Correctness of Complexity Claims
A complexity claim is correct only when its assumptions are stated.
For example:
Substring comparison is O(1)
is true only if:
- Prefix hashes have been built
- Collisions are ignored or accepted
- Substring boundaries are valid
- Hash extraction is constant time
Without those assumptions, the statement is misleading.
Common Pitfalls
Do not omit output size.
Do not ignore preprocessing.
Do not allocate substrings in inner loops.
Do not assume character indexing is constant time for every string representation.
Do not compare suffixes naively and claim suffix-array construction is O(n log n).

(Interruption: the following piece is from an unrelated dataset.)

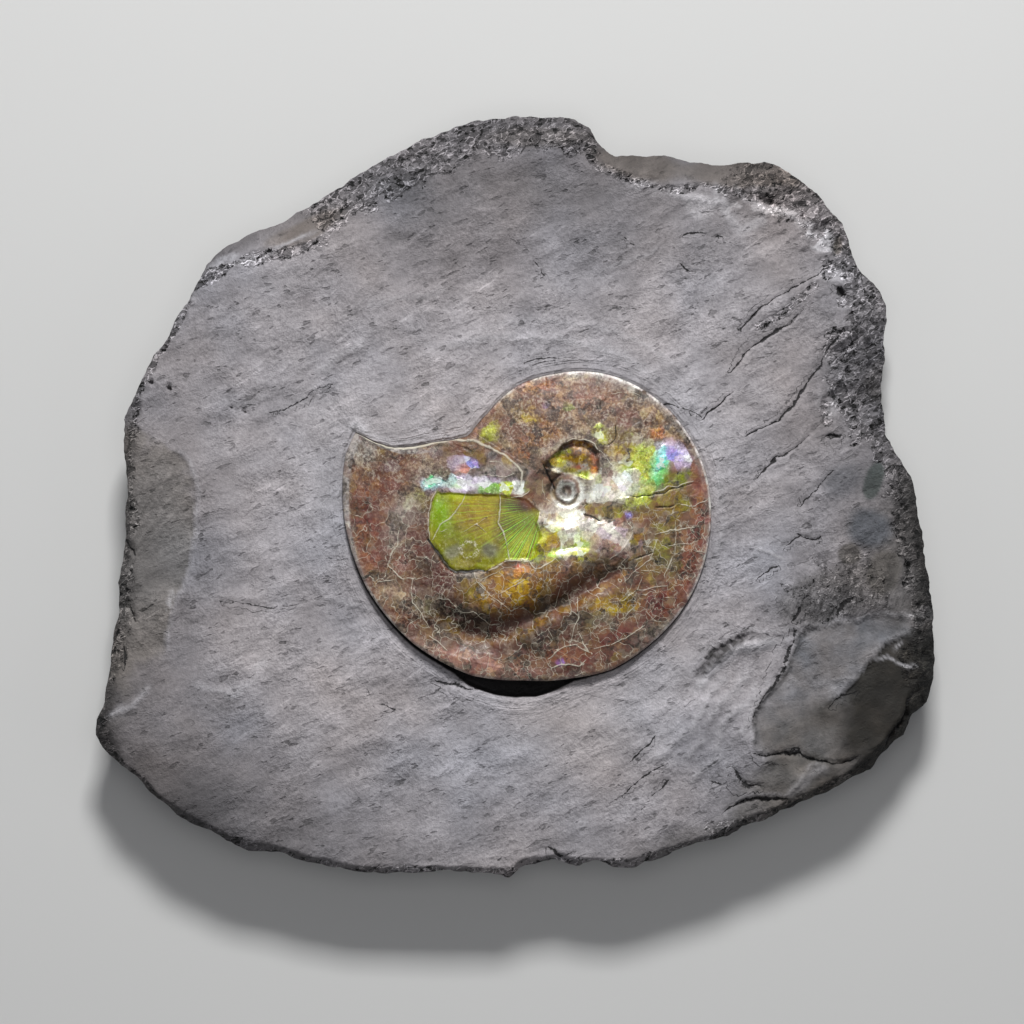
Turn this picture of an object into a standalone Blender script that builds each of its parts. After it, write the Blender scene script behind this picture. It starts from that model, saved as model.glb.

Do not ignore memory constants.
Do not use average-case claims where worst-case guarantees are required.
Takeaway
Complexity analysis for string algorithms must account for more than the length of the text. Pattern size, number of patterns, output size, indexing representation, preprocessing, memory layout, and character encoding all affect the real cost. Good analysis separates build time from query time, identifies hidden comparison and allocation costs, and states the assumptions behind every bound.